The frequent cleaning of work areas, vehicles and equipment will no longer be done, but for those who want to continue the practice, cleaning products will still be made available
"If there is one thing we've learned it's that hand washing/sanitizing and increased cleaning have proven to decrease the spread of illness. Individual sanitizer bottles can continue to be refilled in the Human Resources Department," states the letter to employees.
All entrances, exits and stairways "will revert to their pre-COVID-19 use." Similarly, the capacity for all elevators and rooms, including washrooms, will revert to pre-COVID numbers.
While vaccinations are not mandatory, they are encouraged, said the email to employees.
The city will "return to pre-COVID-19 routine but will retain heightened awareness of the very real risks of communicable disease," said Nathalie Logan, a communications officer with the city of Saint John.
"We will continue to make cleaning materials available, avoid overcrowding at all facilities, and we will be prepared to re-impose public health measures as directed."
Mask use will be a "personal choice," said Logan by email, "and some patrons may choose to continue to wear them while in our facilities. The City will support their choice."
Similarly, she said vaccinations are a personal choice.
"We will continue to follow the guidance and direction provided by the Government of New Brunswick and WorkSafeNB as it relates to proof of vaccination requirements."
As for buses, Saint John Transit will follow the same rules as Moncton and Fredericton — masks are optional, limits to riders will be lifted, enhanced cleaning will continue until the end of the year, hand sanitizer and the driver's Plexiglas will remain in place, and one-directional entrances and exits will remain encouraged.
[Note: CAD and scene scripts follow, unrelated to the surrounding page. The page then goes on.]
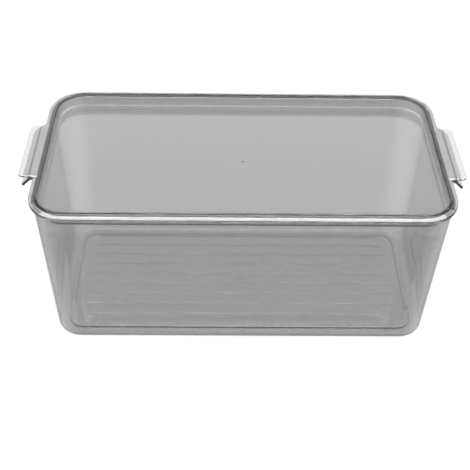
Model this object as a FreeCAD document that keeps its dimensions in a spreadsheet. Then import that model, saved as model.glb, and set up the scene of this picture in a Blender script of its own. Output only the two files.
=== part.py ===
import FreeCAD, Part
import math
import os
import Sketcher

# Clear fridge storage bin: an open tub with a grip lip at each end, and a lift-off lid whose sunk
# panel plugs the tub's mouth.  Millimetres.  +Z is up, X runs along the bin.  The origin is the
# centre of the footprint, on the surface that the tub stands on.

DRIVING_DIMENSIONS = {
    # tub
    "rim_length": 320.0,            # over the rim flange, without the grips
    "rim_width": 167.0,
    "rim_corner": 28.0,
    "rim_height": 140.4,            # top of the tub's rim, where the lid lies
    "flange_overhang": 2.5,         # how far the rim stands out of the wall
    "flange_thickness": 1.8,
    "base_length": 306.0,
    "base_width": 140.4,
    "base_corner": 21.5,
    "base_fillet": 6.0,
    "wall_thickness": 2.0,
    "floor_thickness": 2.2,
    "cavity_fillet": 4.0,
    "corner_thinning": 1.8,         # how much sharper the cavity's corners are than an even wall's
    # raised centre of the tub's floor, which leaves a standing ring round the underside
    "panel_length": 284.0,
    "panel_width": 118.0,
    "panel_corner": 11.0,
    "panel_rise": 1.2,
    "rib_length": 261.6,
    "rib_width": 3.0,
    "rib_height": 0.45,
    "rib_root": 0.2,                # how deep a rib's section starts inside the floor
    "rib_pitch": 12.4,
    "rib_count": 10.0,
    # grip lip at each end of the tub
    "grip_width": 68.0,
    "grip_start": 161.0,            # distance from the centre to where the lip starts to bend
    "grip_radius": 5.5,
    "grip_thickness": 2.0,
    "grip_sweep": 45.0,             # degrees of bend
    "grip_slope": 7.0,              # length of the straight part after the bend
    # lid
    "lid_flange_thickness": 1.6,
    "tab_reach": 171.6,             # distance from the centre to the tab's end
    "tab_width": 67.0,
    "tab_corner": 3.2,
    "bead_inset": 4.1,              # lid edge to the outside of the stacking bead
    "bead_width": 2.4,
    "bead_height": 2.2,
    "bead_rounding": 1.1,
    "panel_depth": 8.7,             # top of the lid's flange down to its sunk panel
    "panel_thickness": 1.6,
    "plug_draft": 0.6,
    "recess_fillet": 1.2,
    "plug_clearance": 0.35,
    # moulding gate nubs
    "gate_radius": 2.4,
    "gate_height": 0.5,
}

UP = FreeCAD.Vector(0, 0, 1)
LID_TOP = "(Dims.rim_height + Dims.lid_flange_thickness)"
BEAD_TOP = "(Dims.rim_height + Dims.lid_flange_thickness + Dims.bead_height)"
GRIP_ROOT = "Dims.rim_length / 2 - Dims.flange_overhang - 1"
ROUNDING_ANGLES = (0, 30, 60, 90)       # degrees round each lofted rounding


def make_sheet(doc):
    """The driving dimensions, one named cell each."""
    sheet = doc.addObject("Spreadsheet::Sheet", "Dims")
    for row, (alias, value) in enumerate(DRIVING_DIMENSIONS.items(), start=1):
        sheet.set(f"A{row}", alias)
        sheet.set(f"B{row}", str(value))
        sheet.setAlias(f"B{row}", alias)
    doc.recompute()
    return sheet


def make_body(doc, label):
    body = doc.addObject("PartDesign::Body", label)
    body.Label = label
    body.Placement = FreeCAD.Placement()
    return body


def origin_plane(body, role):
    return next(feature for feature in body.Origin.OriginFeatures if feature.Role == role)


def make_sketch(body, name, role="XY_Plane", height="0"):
    """A sketch on one of the body's own origin planes, lifted along its normal by an expression."""
    sketch = body.newObject("Sketcher::SketchObject", name)
    sketch.AttachmentSupport = [(origin_plane(body, role), "")]
    sketch.MapMode = "FlatFace"
    sketch.setExpression("AttachmentOffset.Base.z", height)
    return sketch


def drive(sketch, constraint, expression):
    """Add a dimension constraint and bind it to the sheet."""
    index = sketch.addConstraint(constraint)
    sketch.setExpression(f"Constraints[{index}]", expression)


def point(x, y):
    return FreeCAD.Vector(x, y, 0)


def number(sketch, expression):
    return float(sketch.evalExpression(expression))


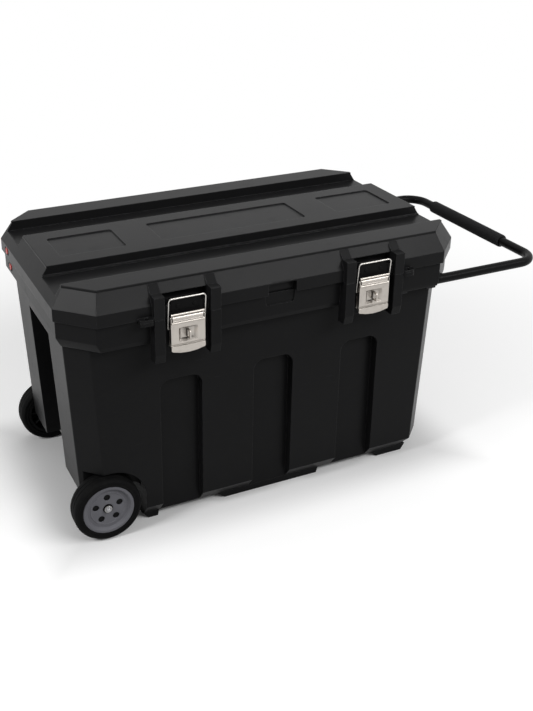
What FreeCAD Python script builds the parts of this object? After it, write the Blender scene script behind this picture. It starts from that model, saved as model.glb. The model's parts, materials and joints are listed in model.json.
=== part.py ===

Federal restrictions remain
The end of the mandatory order in New Brunswick will:
Lift all mandatory travel and public health restrictions that have been in place over the course of the pandemic.
Lift all provincial border restrictions; provincial border checks will cease, and registration will no longer be required to enter New Brunswick from anywhere in Canada.
Lift all limits on gatherings and the number of people within facilities. Capacity limits in theatres, restaurants and stores will no longer be required.
End the requirement to wear face masks in public.
Federal border restrictions, however, will remain in effect, as will some COVID-related restrictions in federal buildings in New Brunswick. Post offices, for example, will continue to require masks and physical distancing, and may have to limit the number of people allowed in at one time.
After a long 17 months, life in long-term care facilities will soon return to almost-normal, says a spokesperson for the Department of Social Development.
Although visitors will have to continue to wear masks in most places, there will no longer be restrictions on the number of people allowed to visit long-term care residents.
"Visitors may remove their masks when visiting their loved one in private rooms/spaces provided this is the resident's preference. However, they are encouraged to wear masks at all times if they or the resident are not fully vaccinated," said Robert Duguay by email on Wednesday.
Enhanced cleaning will "continue to be a key requirement for long-term care facilities and will be incorporated into their regular operational practices," said Duguay.
Calls to the executive director of the New Brunswick Association of Nursing Homes and the president of the New Brunswick Special Care Home Association were not returned by publication time.